The present study has several limitations. Unloaded knees were used for all investigations. This neglects the influence of muscles on knee kinematics. Pinskerova et al. [4] were able to show in MRI series that there are kinematical differences between loaded and unloaded knees. These differences were predictable and rather limited. In the present setting, cadavers fixed according to the Thiel method were used as they provide physiological soft tissue characters and excellent movement patterns [21,22]. Additionally, whole cadavers were investigated by assessing the influence of the entire surrounding soft tissues and muscles, the hip, as well as the muscles associated with the hip.
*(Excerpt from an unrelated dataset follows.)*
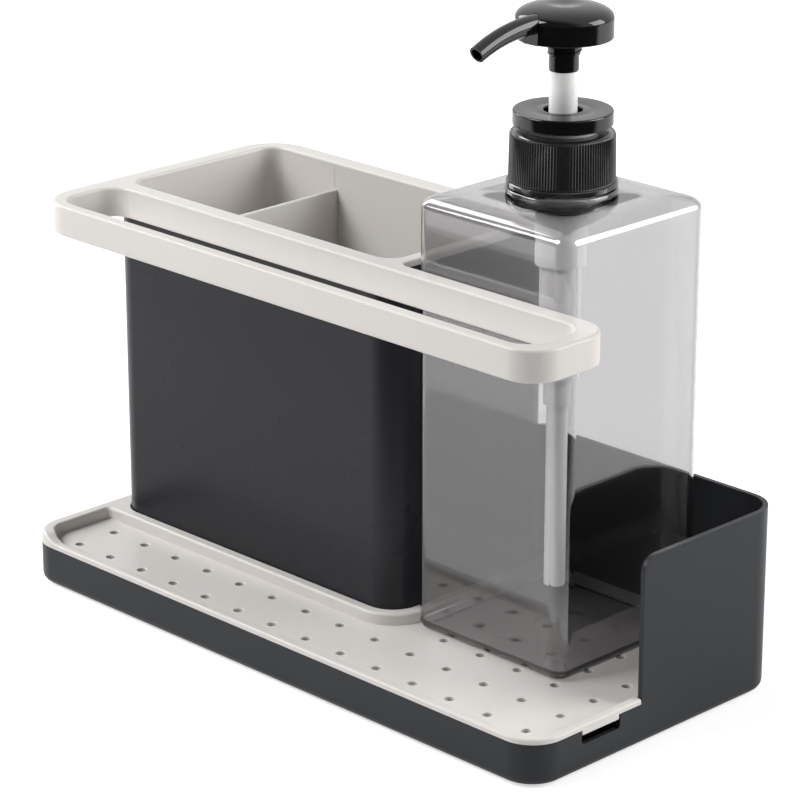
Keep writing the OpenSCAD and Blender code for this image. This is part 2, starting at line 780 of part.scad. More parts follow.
module pump_housing() color(white) translate([axis_x, axis_y, 0]) {
    difference() {
        union() {
            translate([0, 0, z_gasket_top]) cylinder(r = neck_r, h = flange_t);
            translate([0, 0, z_cup_low]) cylinder(r = cup_r, h = cup_l + flange_t / 2);
            translate([0, 0, z_barrel_low]) cylinder(r = barrel_r, h = barrel_l + housing_wall);
            translate([0, 0, z_nipple_low]) cylinder(r = tube_r + nipple_wall, h = nipple_l + inlet_land);
        }
        translate([0, 0, z_cup_low + housing_wall]) cylinder(r = cup_in, h = cup_l + flange_t + over);
        translate([0, 0, z_spring_low]) cylinder(r = barrel_in, h = z_cup_low + 2 * housing_wall - z_spring_low);
        translate([0, 0, z_cage_top - over]) cylinder(r = cage_ring_r, h = cage_ring_t + 2 * over);
        translate([0, 0, z_seat_top]) cylinder(r = cage_r, h = z_cage_top - z_seat_top);
        translate([0, 0, z_seat_low]) cylinder(r1 = inlet_r, r2 = cage_r, h = z_seat_top - z_seat_low);
        translate([0, 0, z_barrel_low - over]) cylinder(r = inlet_r, h = inlet_land + 2 * over);
        translate([0, 0, z_nipple_low - over])
            cylinder(r = tube_r + push_fit, h = z_tube_top - z_nipple_low + over);
    }
}

// The nozzle's socket sinks into the guide's wide upper bore when the pump is pressed
module stem_guide() color(white) translate([axis_x, axis_y, 0]) {
    z_bearing = z_socket_low - stroke - over;
    difference() {
        union() {
            translate([0, 0, z_flange_top]) cylinder(r = guide_r, h = guide_h);
            translate([0, 0, z_flange_top - guide_plug]) cylinder(r = cup_in - running_fit, h = guide_plug + guide_h);
        }
        translate([0, 0, z_flange_top - guide_plug - over])
            cylinder(r = stem_r + running_fit, h = guide_plug + guide_h + 2 * over);
        translate([0, 0, z_bearing]) cylinder(r = socket_r + fit, h = z_disc_top - z_bearing);
    }
}

disc_edge = 0.6;
module lock_disc() color(gloss_black) translate([axis_x, axis_y, z_disc_low]) difference() {
    union() {
        cylinder(r1 = disc_r - disc_edge, r2 = disc_r, h = disc_edge);
        translate([0, 0, disc_edge]) cylinder(r = disc_r, h = disc_t - 2 * disc_edge);
        translate([0, 0, disc_t - disc_edge]) cylinder(r1 = disc_r, r2 = disc_r - disc_edge, h = disc_edge);
    }
    translate([0, 0, disc_floor]) cylinder(r = disc_hole_r, h = disc_t);
    translate([0, 0, -over]) cylinder(r = socket_r + fit, h = disc_floor + 2 * over);
}

module inlet_ball() color(steel) translate([axis_x, axis_y, z_ball]) sphere(ball_r);

module dip_tube() color(white) translate([axis_x, axis_y, z_tube_low]) difference() {
    cylinder(r = tube_r, h = z_tube_top - z_tube_low);
    translate([0, 0, -over]) cylinder(r = tube_r - tube_wall, h = z_tube_top - z_tube_low + 2 * over);
}

// The return spring: one wire swept along a helix, with its end turns laid nearly flat
spring_rings = 8;
wire_sides = 6;
spring_low = z_spring_low + wire_d / 2 + running_fit;
spring_high = z_piston_low - wire_d / 2 - running_fit;
spring_n = spring_turns * spring_rings;
function spring_point(i) = let(a = 360 * i / spring_rings, s = i / spring_n)
    [spring_r * cos(a), spring_r * sin(a), spring_low + (spring_high - spring_low) * s];
function ring_point(i, k) = let(a = 360 * i / spring_rings, b = 360 * k / wire_sides, c = spring_point(i))
    [c[0] + wire_d / 2 * cos(b) * cos(a), c[1] + wire_d / 2 * cos(b) * sin(a), c[2] + wire_d / 2 * sin(b)];
spring_points = [for (i = [0:spring_n], k = [0:wire_sides - 1]) ring_point(i, k)];
spring_faces = concat(
    [[for (k = [0:wire_sides - 1]) k]],
    [for (i = [0:spring_n - 1], k = [0:wire_sides - 1]) let(n = (k + 1) % wire_sides)
        [i * wire_sides + k, (i + 1) * wire_sides + k, (i + 1) * wire_sides + n]],
    [for (i = [0:spring_n - 1], k = [0:wire_sides - 1]) let(n = (k + 1) % wire_sides)
        [i * wire_sides + k, (i + 1) * wire_sides + n, i * wire_sides + n]],
    [[for (k = [wire_sides - 1:-1:0]) spring_n * wire_sides + k]]);
spring_gap = min([for (i = [0:spring_n - spring_rings / 2], j = [i + spring_rings / 2:spring_n])
    norm(spring_point(j) - spring_point(i)) - wire_d]);
echo(spring_least_gap = spring_gap);

module return_spring() color(steel) translate([axis_x, axis_y, 0])
    polyhedron(points = spring_points, faces = spring_faces, convexity = 10);

module piston() color(white) translate([axis_x, axis_y, z_piston_low]) difference() {
    cylinder(r = barrel_in - running_fit, h = piston_h);
    translate([0, 0, piston_h / 2]) cylinder(r = rod_r + push_fit, h = piston_h);
    translate([0, 0, -over]) cylinder(r = stem_bore_r, h = piston_h + 2 * over);
}

module stem() color(white) translate([axis_x, axis_y, 0]) {
    z_rod_low = z_piston_low + piston_h / 2;
    z_rod_top = z_cup_low + stroke + over;
    difference() {
        union() {
            translate([0, 0, z_rod_low]) cylinder(r = rod_r, h = z_rod_top - z_rod_low + over);
            translate([0, 0, z_rod_top]) cylinder(r = stem_r, h = z_socket_low - z_rod_top);
            translate([0, 0, z_socket_low - over]) cylinder(r = spigot_r, h = spigot_l + over);
        }
        translate([0, 0, z_rod_low - over])
            cylinder(r = stem_bore_r, h = z_socket_low + spigot_l - z_rod_low + 2 * over);
    }
}

// The spout: straight out of the hub towards the front, then bent down along an arc
spout_angle = asin((spout_reach - spout_straight) / spout_bend);
// A slightly thinner rod runs on into the bend, as far as it stays inside the bend's outline
spout_lap = sqrt(spout_bend * push_fit);
module spout_shape(r, extra) {
    rotate([90, 0, 0]) cylinder(r = r, h = spout_straight);
    rotate([90, 0, 0]) cylinder(r = r - push_fit, h = spout_straight + spout_lap);
    translate([0, -spout_straight, -spout_bend]) rotate([0, -90, 0]) rotate([0, 0, -spout_angle])
        rotate_extrude(angle = spout_angle) translate([spout_bend, 0]) circle(r);
    if (extra > 0)
        translate([0, -spout_straight, -spout_bend]) rotate([spout_angle, 0, 0])
            translate([0, 0, spout_bend]) rotate([90, 0, 0]) cylinder(r = r, h = extra);
}

// The slot in the cap's side that the spout leaves through, grown by g
module spout_gate(g) {
    translate([-spout_r - g, -head_r - over, z_head_low - over])
        cube([2 * (spout_r + g), head_r + over, spout_z + over]);
    translate([0, 0, z_spout]) rotate([90, 0, 0]) cylinder(r = spout_r + g, h = head_r + over);
}

hub_r = 7;
plate_t = 1.5;
z_plate = z_head_low + head_wall / 2;
z_hub_top = z_side_top + head_dome / 2;
module nozzle() color(gloss_black) translate([axis_x, axis_y, 0]) {
    shell_in = head_r - head_wall - running_fit;
    difference() {
        union() {
            translate([0, 0, z_socket_low]) cylinder(r = socket_r, h = z_head_low - z_socket_low);
            translate([0, 0, z_thread_low]) cylinder(r = thread_r, h = z_plate + plate_t - z_thread_low);
            translate([0, 0, z_plate]) cylinder(r = shell_in, h = plate_t);
            translate([0, 0, z_plate]) cylinder(r = hub_r, h = z_hub_top - z_plate);
            translate([0, 0, z_spout]) spout_shape(spout_r, 0);
            intersection() {
                difference() {
                    translate([0, 0, z_head_low]) cylinder(r = head_r, h = spout_z);
                    translate([0, 0, z_head_low - over]) cylinder(r = shell_in - over, h = spout_z + 2 * over);
                }
                spout_gate(0);
            }
        }
        translate([0, 0, z_socket_low - over])
            cylinder(r = spigot_r + push_fit, h = spigot_l + running_fit + over);
        translate([0, 0, z_socket_low]) cylinder(r = stem_bore_r, h = z_spout - z_socket_low);
        translate([0, 0, z_spout]) spout_shape(spout_bore_r, over);
    }
}

// Half of the dome's outline, from its side wall to the crown
dome_steps = 14;
dome_fullness = 0.8;
function dome_outline(inset) = concat(
    [[0, z_head_low], [head_r - inset, z_head_low]],
    [for (i = [0:dome_steps]) let(a = 90 * i / dome_steps)
        [(head_r - inset) * pow(cos(a), dome_fullness),
         z_side_top - inset / 2 + (head_dome - inset / 2) * pow(sin(a), dome_fullness)]]);

// A shallow dish is a part of a large ball
dish_ball = (dish_w * dish_w + dish_d * dish_d) / (2 * dish_d);
module head_cap() color(gloss_black) translate([axis_x, axis_y, 0]) {
    difference() {
        rotate_extrude() polygon(dome_outline(0));
        translate([0, 0, z_head_low - over]) cylinder(r = head_r - head_wall, h = head_side);
        intersection() {
            rotate_extrude() polygon(dome_outline(head_wall));
            translate([0, 0, z_head_low]) cylinder(r = head_r, h = z_hub_top - z_head_low);
        }
        translate([0, 0, z_crown + dish_ball - dish_d]) sphere(dish_ball, $fn = 96);
        spout_gate(cap_fit);
    }
}

base_tray();
foot(-1, -1);  // foot_front_left
foot(1, -1);  // foot_front_right
foot(-1, 1);  // foot_rear_left
foot(1, 1);  // foot_rear_right
drip_tray();
container();
organiser();
compartment_divider();
bottle();
closure_collar();
neck_gasket();
pump_housing();
stem_guide();
lock_disc();
inlet_ball();
dip_tube();
return_spring();
piston();
stem();
nozzle();
head_cap();
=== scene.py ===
"""Looks of a sink-side caddy with a soap pump bottle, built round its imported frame.

Sizes are written in real millimetres and become metres where a point is made. X runs along the
length, Y from front to back, Z up from the bench.
"""
import math

import bmesh
import bpy
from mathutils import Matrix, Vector
from mathutils.geometry import delaunay_2d_cdt


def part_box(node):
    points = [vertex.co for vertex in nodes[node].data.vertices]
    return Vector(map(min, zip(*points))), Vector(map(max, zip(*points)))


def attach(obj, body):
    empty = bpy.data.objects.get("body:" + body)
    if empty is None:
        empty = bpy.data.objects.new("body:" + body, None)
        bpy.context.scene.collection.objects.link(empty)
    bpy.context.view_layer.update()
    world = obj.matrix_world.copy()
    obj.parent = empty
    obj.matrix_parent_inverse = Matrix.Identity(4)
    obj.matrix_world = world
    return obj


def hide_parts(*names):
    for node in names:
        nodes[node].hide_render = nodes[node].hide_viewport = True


MM = 0.001


def box_mm(node):
    """The lowest and highest corners of a node of the frame, in millimetres."""
    low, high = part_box(node)
    return low / MM, high / MM


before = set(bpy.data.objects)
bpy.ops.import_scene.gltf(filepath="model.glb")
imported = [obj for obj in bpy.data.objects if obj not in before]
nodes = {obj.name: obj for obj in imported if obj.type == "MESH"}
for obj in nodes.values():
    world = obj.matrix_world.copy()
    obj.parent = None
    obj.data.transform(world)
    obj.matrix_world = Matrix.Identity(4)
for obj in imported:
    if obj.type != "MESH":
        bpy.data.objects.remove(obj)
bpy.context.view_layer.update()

# Where the frame says that things are
BASE_LOW, BASE_HIGH = box_mm("base_tray")
TRAY_LOW, TRAY_HIGH = box_mm("drip_tray")
CONT_LOW, CONT_HIGH = box_mm("container")
ORG_LOW, ORG_HIGH = box_mm("organiser")
DIV_LOW, DIV_HIGH = box_mm("compartment_divider")
BOTTLE_LOW, BOTTLE_HIGH = box_mm("bottle")
CLOSURE_LOW, CLOSURE_HIGH = box_mm("closure_collar")
DISC_LOW, DISC_HIGH = box_mm("lock_disc")
NOZZLE_LOW = box_mm("nozzle")[0]
CAP_LOW, CAP_HIGH = box_mm("head_cap")
CAP_RADIUS = (CAP_HIGH.x - CAP_LOW.x) / 2
# The middle of the pump, seen from above
AXIS = ((DISC_LOW + DISC_HIGH) / 2).xy

# Clearance between pieces that lift out of each other
FIT = 0.3
# How far a cutter reaches past what it cuts
OVER = 1.0
# A step too small to see, which keeps faces of solids that are to be joined out of one plane, and
# how far parts of one solid reach into each other
HAIR = 0.02
LAP = 2 * HAIR
# Points that are nearer than this become one, and sides that are shorter are left out
SAME_POINT = 0.002
SHORT_SIDE = 0.001
# Steps in a corner's arc, in a large, a usual and a small rounded edge, and round the pump's parts
CORNER_STEPS = 12
LARGE_EDGE_STEPS = 6
EDGE_STEPS = 4
SMALL_EDGE_STEPS = 3
ROUND_STEPS = 96
# Two faces that meet at more than this many degrees keep a crisp edge
CRISP_DEGREES = 32
# Edges that are sharper than this are bevelled on pieces that ask for it
BEVEL_DEGREES = 50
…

In laboratory studies, knees are often cut on the level of femoral and tibial midshaft and forces of only some muscles are imitated by fixed weights put on clamps.

Regarding the registration process of the navigation system, it has been shown to be erroneous as well. However, the accuracy is described as an angular deviation of about less than 1° [14]. As maximum deviation was found for the kinematically assessed femoral head centre, only cadavers with healthy hips were investigated. Additionally, great attention has been paid to not moving the pelvis during circumduction to improve accuracy [14,23,24,25,26]. The main advantage of the present study setting is that only one test set-up/registration procedure is required to investigate kinematics of healthy knees and knees after TKA: the necessary registration procedure of bony landmarks just has to be performed once, whereas kinematic motion can be compared directly without running the risk of creating registration errors between implantations. Any wrong assessments of landmarks, therefore, cause a systematic error that does not mandatorily influence relative measurements, which were used for present calculations. Additionally, the navigation device enables a precise component alignment, again being related to the coordinate system that is used for kinematic assessment. Kinematics of the knees can also be assessed by fluoroscopic 3D-matching techniques, which advantageously allow for investigations under weight-bearing conditions [27,28]. However, patients are exposed to radiation, and real-time kinematic examinations throughout flexion are not possible. Kinematic changes have to be re-assessed in every single radiograph, which is prone to measurement errors. It must also be stated that, in general, a comparison of published data is difficult because of the different definitions of kinematics and movement that are used. This phenomenon is referred to as ‘kinematic crosstalk’ [24].

In the present study, only one implant and one surgical technique were used. The results might not be applicable to other implants and surgical techniques.

In future, we need further insights in order to evaluate the violation of Burmester’s law with other surgical techniques, i.e., kinematic alignment and taking into account the activity of the muscles. We also have to verify the corrective effects of knee prosthesis in pathological knees with varus/valgus deformity, in which Burmester’s law is probably already violated in pre-surgical phase.

5. Conclusions

In the present study, the positions of the medial and lateral epicondyles were changed after total knee arthroplasty. Both the medial and lateral epicondyles were shifted laterally in relation to the tibia between 0 and 40° of flexion. Additionally, the lateral condyle showed a significant dorsal and proximal shift during the first 30° of flexion. This might be the result of implant geometry neglecting natural anatomy as well as surgical technique. As a consequence, the law of Burmester, which shows a close relation between the course of collateral and cruciate ligaments and the articular surface, might be violated. This might be one reason for the impairment in motion and the instability of knees (mid-flexion instability) after TKA.